With the Linux operating system available for free, Red Hat has struggled
to find a way to secure paying customers. After a year of adjusting the
focus at Red Hat away from smaller businesses and e-commerce applications,
the company now needs to prove that it can translate Linux's growing
popularity into stronger sales.
(...)
Most analysts were disappointed in Red Hat's quarterly numbers reported
last month. Sales were $18.6 million, down 16 percent from the year-ago
quarter, and losses were wide. Wall Street reacted, sending the stock down
nearly 23 percent percent during the past three weeks. Shares closed
Thursday at $5.22, down 2 cents.
(...)
Meanwhile, the company's top executives have been selling Red Hat shares,
which doesn't typically boost investor confidence. In late March, Chief
Executive Officer Matthew Szulik filed to sell 425,000 of his shares after
filing to sell 600,000 shares in February, according to documents filed
with the U.S. Securities and Exchange Commission.

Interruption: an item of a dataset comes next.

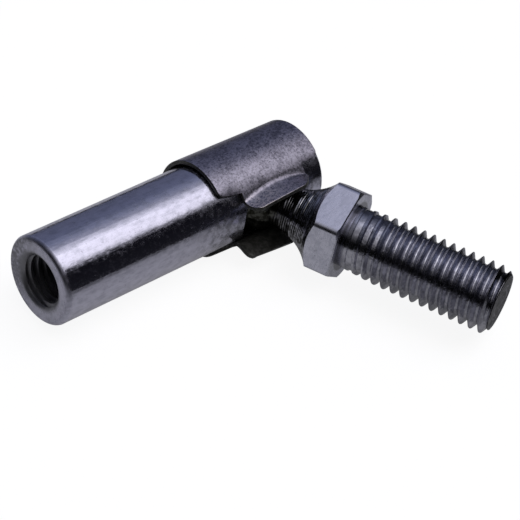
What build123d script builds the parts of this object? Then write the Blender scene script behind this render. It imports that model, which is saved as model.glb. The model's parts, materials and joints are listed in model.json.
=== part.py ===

Company co-founder and
Chairman Robert F. Young has unloaded nearly 700,000 shares so far this
year, part of a plan in which he sells shares automatically on a daily
basis.
But Tiemann, who said 80 percent of his net worth is in Red Hat stock, said
it's a matter of portfolio diversification, not a lack of confidence in Red
Hat. :) Me semble avoir déjà entendu ça. :)
(...)
In fact, the companies who might stand to make the most out of the Linux
migration are the ones selling the servers that run Linux -- the IBMs,
Dells and Compaqs of the world. Red Hat, meanwhile, is left to craft a
business model based on services -- a much less profitable business than
traditional, non-open-source software.